In close collaboration with Selby, project manager Alan Khedari located a factory in Rochester, New York, that could manufacture such a large pane of glass. At 11 by 15 feet, the 2-inch-thick tempered pane is the largest manufacturable, shippable and warrantable single pane of glass available in the United States. Made in Rochester and shipped cross-country, the pane and 30-foot transom unit was one of the last items to be installed in the house.
Recalling the entire process from daydream to its realization, Selby giggled and gave a “what’s-a-girl-to-do” shrug. “It’s a running joke in our family that Rick gave me an unlimited budget and I still managed to exceed it.”
A key driving force behind the finished design was the Selbys’ holistic approach to good health, a key consideration in the layout of both the main-floor kitchen as well as the downstairs gym.
“The first thing Rick and Kim do every day when they wake up is exercise,” Khedari explained. “They wanted a full-sized gym to accommodate their routine.” The space also needed loads of natural light, views of the surrounding mountains and easy access to the adjoining outdoor hot tub and cold plunge.
And, because nourishment is a fundamental part of the Selbys’ daily family life, the kitchen design in many ways fueled the house’s design as a whole.
“Kim is an incredible cook and spends a lot of time there. She loves to nourish people and to feed her friendships,” Burdge recalled. “For guests, a kitchen is often the focal point. It’s a place of comfort. It’s where everyone always wants to be.”
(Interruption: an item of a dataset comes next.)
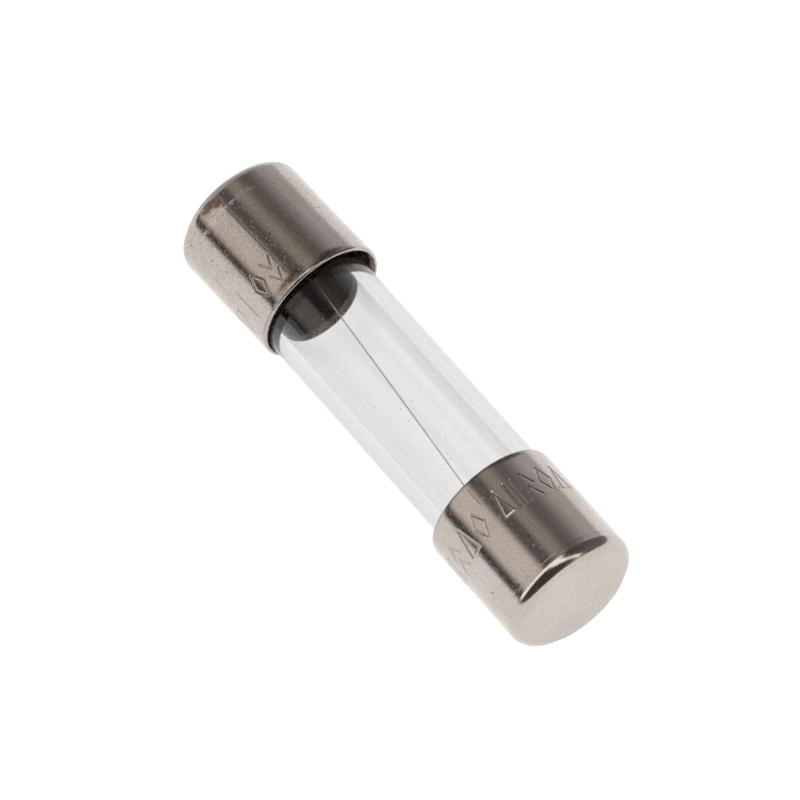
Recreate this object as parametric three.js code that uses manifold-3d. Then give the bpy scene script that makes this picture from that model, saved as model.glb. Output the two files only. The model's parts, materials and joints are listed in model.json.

Inspired by the open floor plans typically seen in beach and warmer climate residences, Burdge designed a multi-functional living space that would flow effortlessly from the front door entrance through the great room and past the bar. Complete with an oversized island for flatware and silverware storage, a comfortable seating area that opens out onto a west-facing patio, a dining nook and banquette that could comfortably seat 12, and a back service kitchen, the finished kitchen is three times the standard size.
“When you’re working with a home of this scale, the challenge is to curate a space that can accommodate a range of foot traffic without feeling overwhelmingly large,” Burdge explained. “Once you’ve designed the great room, the trick then is to divide the house into a series of small houses. No matter the overall size, intimate spaces are needed in every home.”
From the upstairs library overlooking the great room, to the living area and dining nook directly off the main floor kitchen, to the secret panels and passageways in each of the children’s loft bedrooms, there are points of intimacy sprinkled throughout the residence. A person could get lost simply cataloging the incalculable detail that render the house a home: the gold leaf detail inlaid in the coffered ceiling above the bar, the carved Art Deco wooden banister that curves suggestively up the grand spiral staircase, and the slabs of powder pink onyx Selby hand-selected for the lady’s master bathroom.
On an evening in July, Joseph Itaya, a dear friend of the Selby family, was dining with Selby, her daughter and other friends. Itaya reminisced about the many happy times they had shared at the house: “Just think of the stories that have happened under that roof—man, that house!” he exclaimed, lightly drumming the table for emphasis. “Talk about a soul, you know? Really, it’s just an extension of Rick and Kim and the kids. They bring people together.”
From the system of slate-lined outdoor waterfalls and springs to the giant boulders used to leverage 15 vertical feet of steep mountainside abutting the home’s back side, the Selby residence was designed to incorporate its natural milieu and marry practicality with whimsy. Everything, it seems, was considered, from the functionality of a three-sided bar and additional gas hookups for large parties to the eccentricity of a lady’s two-story walk-in closet. Extravagant? Perhaps. But then again, aren’t cloud-capped towers and gorgeous palaces the stuff of dreams?